Similarly, one can argue that the right to defend life does not include the right to possess deadly weapons, precisely because those weapons pose special dangers of death well beyond the dangers inherently posed by the recognition of self-defense (even deadly self-defense) as a defense to a charge of homicide. A court may conclude that a right that is so dangerous must be expressly secured through a right-to-bear-arms provision, rather than implicitly found in a provision protecting the defense of life or liberty.

But when it comes to nonlethal weapons, the extra danger of crime posed by their possession is not particularly great, for the reasons discussed in Part II. And the burden on the right to defend life posed by bans on nonlethal weapons is great indeed, likewise for reasons that Part II canvasses.
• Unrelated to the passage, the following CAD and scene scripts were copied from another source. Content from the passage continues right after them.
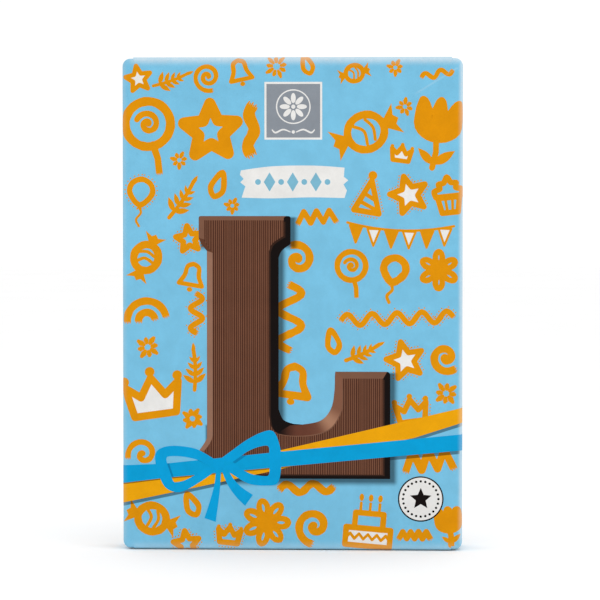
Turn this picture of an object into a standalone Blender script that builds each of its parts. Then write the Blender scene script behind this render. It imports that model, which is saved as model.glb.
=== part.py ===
"""A shut folding carton that holds one chocolate letter, standing on its lower end with its front facing -Y.

The board tube is a slim box with rounded folds. At both ends a closure flap is hinged on the front panel
and glued down over the ends of the tube, so its cut edges stand one board above what they lie on. The tube
itself is glued along one upright seam beside the right-hand rear fold.
"""

import math

import bmesh
import bpy

MM = 0.001

WIDTH = 100.0 * MM
DEPTH = 16.0 * MM
HEIGHT = 145.0 * MM

# The board and how tightly it folds
BOARD = 0.35 * MM
FOLD_RADIUS = 1.0 * MM
FOLD_STEPS = 5
END_RADIUS = 2.3 * MM
END_STEPS = 7

# The closure flaps
FLAP_WIDTH = 93.6 * MM
FLAP_EDGE_SETBACK = 0.8 * MM
FLAP_CORNER_RADIUS = 1.6 * MM
FLAP_CORNER_STEPS = 4

# The glued seam, a narrow groove beside the cut edge of the rear panel
SEAM_WIDTH = 0.35 * MM
SEAM_SETBACK = 1.6 * MM

BLUE = (0.191, 0.546, 0.775, 1.0)
COAT_ROUGHNESS = 0.42

SHARP_FOLD = math.radians(35)
SAME = 1e-6


def clear_scene():
    """Starts from an empty scene."""
    for thing in list(bpy.data.objects):
        bpy.data.objects.remove(thing)


def new_collection(name):
    collection = bpy.data.collections.new(name)
    bpy.context.scene.collection.children.link(collection)
    return collection


def move_to(thing, collection):
    """Makes the collection the only one that holds the object."""
    for held_by in list(thing.users_collection):
        held_by.objects.unlink(thing)
    collection.objects.link(thing)


def make_box(name, low, high, collection):
    """A box between two corners, with its scale applied."""
    middle = [(a + b) / 2 for a, b in zip(low, high)]
    bpy.ops.mesh.primitive_cube_add(size=1.0, location=middle)
    box = bpy.context.active_object
    box.name = name
    box.data.name = name
    box.scale = [b - a for a, b in zip(low, high)]
    bpy.ops.object.transform_apply(location=True, rotation=False, scale=True)
    move_to(box, collection)
    return box


def round_edges(box, chosen, radius, steps):
    """Rounds the edges for which chosen(one end, other end) holds."""
    mesh = bmesh.new()
    mesh.from_mesh(box.data)
    edges = [edge for edge in mesh.edges if chosen(*(corner.co for corner in edge.verts))]
    bmesh.ops.bevel(
        mesh,
        geom=edges,
        offset=radius,
        offset_type="OFFSET",
        segments=steps,
        profile=0.5,
        affect="EDGES",
    )
    mesh.to_mesh(box.data)
    mesh.free()


def combine(box, other, operation):
    """Joins a second solid to the box, or cuts it away."""
    modifier = box.modifiers.new(other.name, "BOOLEAN")
    modifier.operation = operation
    modifier.solver = "EXACT"
    modifier.object = other
    other.hide_render = True
    other.display_type = "WIRE"


def split_evenly(box):
    """Splits the large flat faces into triangles with no sliver among them."""
    modifier = box.modifiers.new("triangles", "TRIANGULATE")
    modifier.ngon_method = "BEAUTY"
    modifier.quad_method = "BEAUTY"


def along_depth(a, b):
    """The four edges that run from front to back."""
    return abs(a.y - b.y) > DEPTH / 2


def round_the_front_or_back(a, b):
    """The two loops that border the front and the back."""
    return abs(a.y - b.y) < SAME and abs(abs(a.y) - DEPTH / 2) < SAME


def hinge_of_a_flap(a, b):
    """The two folds, at the front's upper and lower ends, that carry the closure flaps."""
    return abs(a.x - b.x) > FLAP_WIDTH / 2 and max(a.y, b.y) < 0


def free_corner_of_a_flap(a, b):
    """The upright edges behind, whose ends are the free corners of both closure flaps."""
    return abs(a.z - b.z) > HEIGHT / 2 and min(a.y, b.y) > 0


def make_tube(collection):
    """The tube of board, shut at both ends by what lies under the closure flaps."""
    tube = make_box(
        "carton",
        (-WIDTH / 2, -DEPTH / 2, BOARD),
        (WIDTH / 2, DEPTH / 2, HEIGHT - BOARD),
        collection,
    )
    round_edges(tube, along_depth, END_RADIUS, END_STEPS)
    round_edges(tube, round_the_front_or_back, FOLD_RADIUS, FOLD_STEPS)
    return tube


def make_closures(collection):
    """The front panel with its two closure flaps, as one block that stands one board above the tube's ends."""
    closures = make_box(
        "closure_flaps",
        (-FLAP_WIDTH / 2, -DEPTH / 2, 0.0),
        (FLAP_WIDTH / 2, DEPTH / 2 - FLAP_EDGE_SETBACK, HEIGHT),
        collection,
    )
    round_edges(closures, hinge_of_a_flap, FOLD_RADIUS, FOLD_STEPS)
    round_edges(closures, free_corner_of_a_flap, FLAP_CORNER_RADIUS, FLAP_CORNER_STEPS)
    return closures


def make_seam(collection):
    """The cutter of the groove along the glued seam."""
    right = WIDTH / 2 - SEAM_SETBACK
    return make_box(
        "glued_seam",
        (right - SEAM_WIDTH, DEPTH / 2 - BOARD, -BOARD),
        (right, DEPTH / 2 + BOARD, HEIGHT + BOARD),
        collection,
    )


def printed_board():
    """Coated board printed light blue."""
    material = bpy.data.materials.new("printed_board")
    material.use_nodes = True
    shader = material.node_tree.nodes["Principled BSDF"]
    shader.inputs["Base Color"].default_value = BLUE
    shader.inputs["Metallic"].default_value = 0.0
    shader.inputs["Roughness"].default_value = COAT_ROUGHNESS
    return material


def main():
    clear_scene()
    parts = new_collection("chocolate_letter_carton")
    cutters = new_collection("cutters")
    carton = make_tube(parts)
    combine(carton, make_closures(cutters), "UNION")
    combine(carton, make_seam(cutters), "DIFFERENCE")
    split_evenly(carton)
    carton.data.materials.append(printed_board())
    carton.data.shade_smooth()
    carton.data.set_sharp_from_angle(angle=SHARP_FOLD)


main()
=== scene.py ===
"""The looks of a shut folding carton for a chocolate letter.

The board is modelled as folded board. Each printed ink lies on it as a thin film of its own, drawn flat on
the carton's blank and then wrapped around the folds. Lengths are in millimetres unless a comment says so.
"""

import math
from typing import NamedTuple

import bmesh
import bpy
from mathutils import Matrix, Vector
from mathutils.geometry import delaunay_2d_cdt


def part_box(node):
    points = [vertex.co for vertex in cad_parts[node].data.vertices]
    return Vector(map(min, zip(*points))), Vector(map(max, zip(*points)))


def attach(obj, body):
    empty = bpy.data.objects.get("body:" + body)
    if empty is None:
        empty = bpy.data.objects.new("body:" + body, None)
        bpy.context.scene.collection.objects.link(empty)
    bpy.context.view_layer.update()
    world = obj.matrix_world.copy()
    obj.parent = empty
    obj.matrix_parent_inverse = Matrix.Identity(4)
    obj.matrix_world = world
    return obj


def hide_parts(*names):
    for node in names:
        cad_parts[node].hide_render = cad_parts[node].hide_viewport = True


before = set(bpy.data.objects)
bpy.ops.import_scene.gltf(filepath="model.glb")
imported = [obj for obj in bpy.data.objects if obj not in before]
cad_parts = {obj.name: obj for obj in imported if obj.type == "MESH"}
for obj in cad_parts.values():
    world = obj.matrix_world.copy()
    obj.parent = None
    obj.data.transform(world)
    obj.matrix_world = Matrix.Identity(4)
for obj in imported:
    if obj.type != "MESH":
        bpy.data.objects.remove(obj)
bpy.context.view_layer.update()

MM = 0.001

# The carton, from the frame
_, CARTON_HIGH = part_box("carton")
HALF_WIDTH = CARTON_HIGH.x / MM
HALF_DEPTH = CARTON_HIGH.y / MM
HEIGHT = CARTON_HIGH.z / MM
MIDDLE = HEIGHT / 2

# The board lies this far inside the frame, which leaves room for the films of ink
INK_ROOM = 0.06
SUNK = 0.01

# The board, its folds and its closure flaps
BOARD = 0.35
FOLD = 1.0
FOLD_STEPS = 8
END_RADIUS = 2.3
END_STEPS = 9
FLAP_HALF_WIDTH = 46.8 - INK_ROOM
FLAP_EDGE_SETBACK = 0.8
FLAP_CORNER = 1.6
FLAP_CORNER_STEPS = 6
SEAM_WIDTH = 0.35
SEAM_SETBACK = 1.6
SHARP_FOLD = math.radians(35)
FLAT_NORMAL = 0.9999
SAME = 1e-7
NEAR = 0.01

# The blank: distances on the board from the front's middle
QUARTER = FOLD * math.pi / 2
FLAT_ACROSS = HALF_WIDTH - INK_ROOM - FOLD
FLAT_UP = MIDDLE - INK_ROOM - FOLD
FLAT_SIDE = 2 * (HALF_DEPTH - INK_ROOM - FOLD)
TO_BACK = FLAT_ACROSS + QUARTER + FLAT_SIDE + QUARTER
BACK_MIDDLE = TO_BACK + FLAT_ACROSS


class Mark(NamedTuple):
    """A stroke or a filled outline of a motif.

    Its pen is a share of the motif's pen, and 0 fills it. A stroke is frayed at its end, or at both ends.
    """

    points: list
    pen: float = 1.0
    closed: bool = False
    ink: str = "orange"
    taper: float = 0.0
    dotted: bool = False
    frayed: int = 0


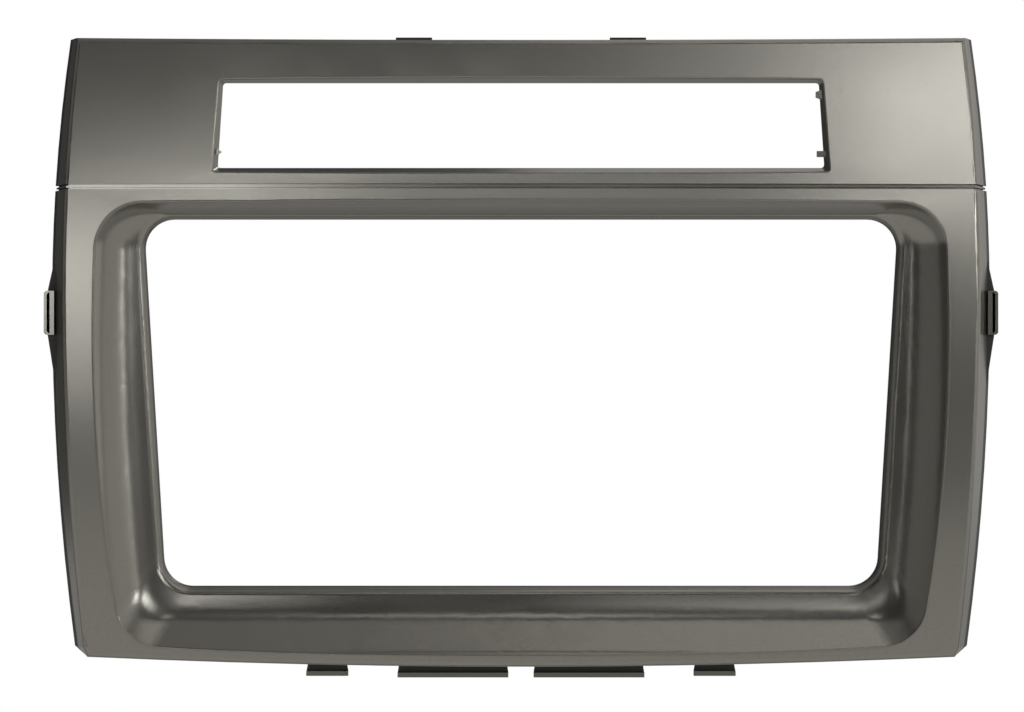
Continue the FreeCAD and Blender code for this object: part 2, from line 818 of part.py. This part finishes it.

So the general principle outlined above should apply: The right to defend life should include the right to possess the nonlethal weapons needed for effective self-defense, much as other rights include the right to possess and use similar devices needed to effectively exercise those rights.

The right to defend life, as applied to possession of nonlethal weapons, should also cover minors and felons who have finished serving their sentence. There is no case holding that felons lack the right to defend life. In fact, a few cases have read the right to defend life as justifying even felons' picking up firearms in an emergency (though not possessing firearms in ordinary life, in expectation that they might eventually be needed). Nor are there cases holding that minors lack this right; and there would probably be less pressure on courts to so hold, when the right involved is not as closely linked to the possession of deadly weapons as the right to bear arms is. So the arguments made in Parts III.A.4 and III.A.5 as to the right to bear arms should apply to the right to defend life, but even more strongly.